GIVEN INSTRUCTION:
In full and without alteration, repeat the material.

MATERIAL PROVIDED:
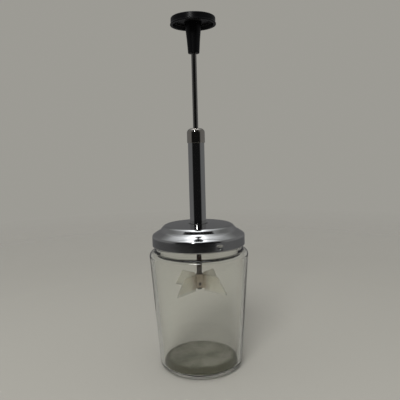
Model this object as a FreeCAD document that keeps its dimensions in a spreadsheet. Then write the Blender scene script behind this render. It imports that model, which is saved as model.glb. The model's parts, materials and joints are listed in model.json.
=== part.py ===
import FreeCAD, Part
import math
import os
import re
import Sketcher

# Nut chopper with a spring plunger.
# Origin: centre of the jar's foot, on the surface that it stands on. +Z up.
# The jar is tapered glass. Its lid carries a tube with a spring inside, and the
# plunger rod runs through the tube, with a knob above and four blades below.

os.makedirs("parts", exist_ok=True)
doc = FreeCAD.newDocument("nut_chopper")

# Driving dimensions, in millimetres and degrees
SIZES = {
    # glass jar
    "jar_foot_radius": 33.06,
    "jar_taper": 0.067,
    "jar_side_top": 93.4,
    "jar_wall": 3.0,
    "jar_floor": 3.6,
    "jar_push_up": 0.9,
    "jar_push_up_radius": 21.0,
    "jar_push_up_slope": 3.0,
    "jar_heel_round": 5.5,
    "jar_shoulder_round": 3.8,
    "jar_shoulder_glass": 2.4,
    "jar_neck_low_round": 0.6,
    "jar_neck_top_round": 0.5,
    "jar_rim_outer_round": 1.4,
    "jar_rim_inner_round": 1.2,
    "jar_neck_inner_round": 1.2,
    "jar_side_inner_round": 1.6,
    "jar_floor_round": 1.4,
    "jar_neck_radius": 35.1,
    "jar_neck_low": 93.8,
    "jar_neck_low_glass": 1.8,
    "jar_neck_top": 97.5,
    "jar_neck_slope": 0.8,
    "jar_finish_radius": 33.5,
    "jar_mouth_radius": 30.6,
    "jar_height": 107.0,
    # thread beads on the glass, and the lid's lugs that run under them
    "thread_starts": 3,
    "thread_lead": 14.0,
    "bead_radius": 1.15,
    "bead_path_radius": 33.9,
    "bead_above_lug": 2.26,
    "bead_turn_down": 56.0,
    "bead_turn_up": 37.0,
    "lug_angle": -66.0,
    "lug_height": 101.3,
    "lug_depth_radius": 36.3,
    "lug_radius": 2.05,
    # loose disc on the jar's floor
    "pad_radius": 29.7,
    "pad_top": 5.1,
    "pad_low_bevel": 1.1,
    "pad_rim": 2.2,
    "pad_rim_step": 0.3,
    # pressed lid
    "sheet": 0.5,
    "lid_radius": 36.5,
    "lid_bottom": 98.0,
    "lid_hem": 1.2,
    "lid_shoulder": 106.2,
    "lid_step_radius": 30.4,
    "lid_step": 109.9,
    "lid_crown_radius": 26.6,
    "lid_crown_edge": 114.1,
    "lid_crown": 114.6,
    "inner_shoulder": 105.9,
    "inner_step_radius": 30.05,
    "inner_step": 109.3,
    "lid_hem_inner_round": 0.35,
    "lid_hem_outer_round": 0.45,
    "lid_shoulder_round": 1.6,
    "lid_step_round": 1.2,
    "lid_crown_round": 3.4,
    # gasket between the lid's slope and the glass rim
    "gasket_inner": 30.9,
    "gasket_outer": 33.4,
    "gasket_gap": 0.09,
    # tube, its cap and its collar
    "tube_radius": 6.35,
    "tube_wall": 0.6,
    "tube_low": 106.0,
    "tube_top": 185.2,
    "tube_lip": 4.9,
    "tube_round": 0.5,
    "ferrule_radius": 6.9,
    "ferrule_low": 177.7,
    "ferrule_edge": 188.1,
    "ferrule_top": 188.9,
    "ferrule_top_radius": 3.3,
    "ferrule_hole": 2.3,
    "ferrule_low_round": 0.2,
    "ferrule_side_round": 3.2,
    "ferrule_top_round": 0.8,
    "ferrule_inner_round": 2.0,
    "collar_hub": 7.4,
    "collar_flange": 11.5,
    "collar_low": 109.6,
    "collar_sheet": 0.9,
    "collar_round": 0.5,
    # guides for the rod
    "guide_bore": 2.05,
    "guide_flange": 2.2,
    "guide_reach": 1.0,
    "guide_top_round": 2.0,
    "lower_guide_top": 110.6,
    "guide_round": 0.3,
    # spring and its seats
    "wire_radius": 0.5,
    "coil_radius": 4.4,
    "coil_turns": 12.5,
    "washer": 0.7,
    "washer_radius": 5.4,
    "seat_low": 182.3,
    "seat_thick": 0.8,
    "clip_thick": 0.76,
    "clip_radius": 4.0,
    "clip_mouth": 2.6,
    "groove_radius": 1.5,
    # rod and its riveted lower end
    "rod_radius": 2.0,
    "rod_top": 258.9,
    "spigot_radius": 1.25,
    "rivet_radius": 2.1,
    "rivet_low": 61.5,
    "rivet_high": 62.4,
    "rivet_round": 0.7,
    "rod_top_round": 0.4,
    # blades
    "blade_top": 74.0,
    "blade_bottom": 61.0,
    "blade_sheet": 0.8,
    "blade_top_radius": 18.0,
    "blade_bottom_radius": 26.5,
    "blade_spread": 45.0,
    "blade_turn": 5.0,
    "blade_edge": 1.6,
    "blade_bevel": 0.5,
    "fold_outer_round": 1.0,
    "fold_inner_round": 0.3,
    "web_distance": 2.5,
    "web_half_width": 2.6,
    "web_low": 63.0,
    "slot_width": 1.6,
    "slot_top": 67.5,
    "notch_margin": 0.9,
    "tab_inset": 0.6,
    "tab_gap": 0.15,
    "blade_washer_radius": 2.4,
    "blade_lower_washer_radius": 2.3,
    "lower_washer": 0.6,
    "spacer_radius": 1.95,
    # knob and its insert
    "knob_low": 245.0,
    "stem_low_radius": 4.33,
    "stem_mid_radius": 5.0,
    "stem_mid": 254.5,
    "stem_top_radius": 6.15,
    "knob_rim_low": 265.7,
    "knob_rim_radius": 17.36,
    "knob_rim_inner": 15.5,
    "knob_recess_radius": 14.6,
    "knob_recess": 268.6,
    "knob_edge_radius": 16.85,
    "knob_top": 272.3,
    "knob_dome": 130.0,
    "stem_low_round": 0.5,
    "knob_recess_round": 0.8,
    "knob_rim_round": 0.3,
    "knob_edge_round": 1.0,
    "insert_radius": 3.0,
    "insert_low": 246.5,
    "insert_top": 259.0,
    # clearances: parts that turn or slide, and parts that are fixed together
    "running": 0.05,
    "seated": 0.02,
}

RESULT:
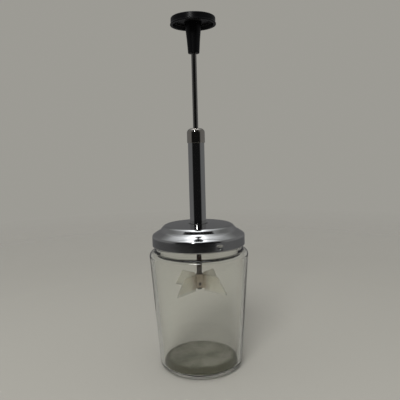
Model this object as a FreeCAD document that keeps its dimensions in a spreadsheet. Then write the Blender scene script behind this render. It imports that model, which is saved as model.glb. The model's parts, materials and joints are listed in model.json.
=== part.py ===
import FreeCAD, Part
import math
import os
import re
import Sketcher

# Nut chopper with a spring plunger.
# Origin: centre of the jar's foot, on the surface that it stands on. +Z up.
# The jar is tapered glass. Its lid carries a tube with a spring inside, and the
# plunger rod runs through the tube, with a knob above and four blades below.

os.makedirs("parts", exist_ok=True)
doc = FreeCAD.newDocument("nut_chopper")

# Driving dimensions, in millimetres and degrees
SIZES = {
    # glass jar
    "jar_foot_radius": 33.06,
    "jar_taper": 0.067,
    "jar_side_top": 93.4,
    "jar_wall": 3.0,
    "jar_floor": 3.6,
    "jar_push_up": 0.9,
    "jar_push_up_radius": 21.0,
    "jar_push_up_slope": 3.0,
    "jar_heel_round": 5.5,
    "jar_shoulder_round": 3.8,
    "jar_shoulder_glass": 2.4,
    "jar_neck_low_round": 0.6,
    "jar_neck_top_round": 0.5,
    "jar_rim_outer_round": 1.4,
    "jar_rim_inner_round": 1.2,
    "jar_neck_inner_round": 1.2,
    "jar_side_inner_round": 1.6,
    "jar_floor_round": 1.4,
    "jar_neck_radius": 35.1,
    "jar_neck_low": 93.8,
    "jar_neck_low_glass": 1.8,
    "jar_neck_top": 97.5,
    "jar_neck_slope": 0.8,
    "jar_finish_radius": 33.5,
    "jar_mouth_radius": 30.6,
    "jar_height": 107.0,
    # thread beads on the glass, and the lid's lugs that run under them
    "thread_starts": 3,
    "thread_lead": 14.0,
    "bead_radius": 1.15,
    "bead_path_radius": 33.9,
    "bead_above_lug": 2.26,
    "bead_turn_down": 56.0,
    "bead_turn_up": 37.0,
    "lug_angle": -66.0,
    "lug_height": 101.3,
    "lug_depth_radius": 36.3,
    "lug_radius": 2.05,
    # loose disc on the jar's floor
    "pad_radius": 29.7,
    "pad_top": 5.1,
    "pad_low_bevel": 1.1,
    "pad_rim": 2.2,
    "pad_rim_step": 0.3,
    # pressed lid
    "sheet": 0.5,
    "lid_radius": 36.5,
    "lid_bottom": 98.0,
    "lid_hem": 1.2,
    "lid_shoulder": 106.2,
    "lid_step_radius": 30.4,
    "lid_step": 109.9,
    "lid_crown_radius": 26.6,
    "lid_crown_edge": 114.1,
    "lid_crown": 114.6,
    "inner_shoulder": 105.9,
    "inner_step_radius": 30.05,
    "inner_step": 109.3,
    "lid_hem_inner_round": 0.35,
    "lid_hem_outer_round": 0.45,
    "lid_shoulder_round": 1.6,
    "lid_step_round": 1.2,
    "lid_crown_round": 3.4,
    # gasket between the lid's slope and the glass rim
    "gasket_inner": 30.9,
    "gasket_outer": 33.4,
    "gasket_gap": 0.09,
    # tube, its cap and its collar
    "tube_radius": 6.35,
    "tube_wall": 0.6,
    "tube_low": 106.0,
    "tube_top": 185.2,
    "tube_lip": 4.9,
    "tube_round": 0.5,
    "ferrule_radius": 6.9,
    "ferrule_low": 177.7,
    "ferrule_edge": 188.1,
    "ferrule_top": 188.9,
    "ferrule_top_radius": 3.3,
    "ferrule_hole": 2.3,
    "ferrule_low_round": 0.2,
    "ferrule_side_round": 3.2,
    "ferrule_top_round": 0.8,
    "ferrule_inner_round": 2.0,
    "collar_hub": 7.4,
    "collar_flange": 11.5,
    "collar_low": 109.6,
    "collar_sheet": 0.9,
    "collar_round": 0.5,
    # guides for the rod
    "guide_bore": 2.05,
    "guide_flange": 2.2,
    "guide_reach": 1.0,
    "guide_top_round": 2.0,
    "lower_guide_top": 110.6,
    "guide_round": 0.3,
    # spring and its seats
    "wire_radius": 0.5,
    "coil_radius": 4.4,
    "coil_turns": 12.5,
    "washer": 0.7,
    "washer_radius": 5.4,
    "seat_low": 182.3,
    "seat_thick": 0.8,
    "clip_thick": 0.76,
    "clip_radius": 4.0,
    "clip_mouth": 2.6,
    "groove_radius": 1.5,
    # rod and its riveted lower end
    "rod_radius": 2.0,
    "rod_top": 258.9,
    "spigot_radius": 1.25,
    "rivet_radius": 2.1,
    "rivet_low": 61.5,
    "rivet_high": 62.4,
    "rivet_round": 0.7,
    "rod_top_round": 0.4,
    # blades
    "blade_top": 74.0,
    "blade_bottom": 61.0,
    "blade_sheet": 0.8,
    "blade_top_radius": 18.0,
    "blade_bottom_radius": 26.5,
    "blade_spread": 45.0,
    "blade_turn": 5.0,
    "blade_edge": 1.6,
    "blade_bevel": 0.5,
    "fold_outer_round": 1.0,
    "fold_inner_round": 0.3,
    "web_distance": 2.5,
    "web_half_width": 2.6,
    "web_low": 63.0,
    "slot_width": 1.6,
    "slot_top": 67.5,
    "notch_margin": 0.9,
    "tab_inset": 0.6,
    "tab_gap": 0.15,
    "blade_washer_radius": 2.4,
    "blade_lower_washer_radius": 2.3,
    "lower_washer": 0.6,
    "spacer_radius": 1.95,
    # knob and its insert
    "knob_low": 245.0,
    "stem_low_radius": 4.33,
    "stem_mid_radius": 5.0,
    "stem_mid": 254.5,
    "stem_top_radius": 6.15,
    "knob_rim_low": 265.7,
    "knob_rim_radius": 17.36,
    "knob_rim_inner": 15.5,
    "knob_recess_radius": 14.6,
    "knob_recess": 268.6,
    "knob_edge_radius": 16.85,
    "knob_top": 272.3,
    "knob_dome": 130.0,
    "stem_low_round": 0.5,
    "knob_recess_round": 0.8,
    "knob_rim_round": 0.3,
    "knob_edge_round": 1.0,
    "insert_radius": 3.0,
    "insert_low": 246.5,
    "insert_top": 259.0,
    # clearances: parts that turn or slide, and parts that are fixed together
    "running": 0.05,
    "seated": 0.02,
}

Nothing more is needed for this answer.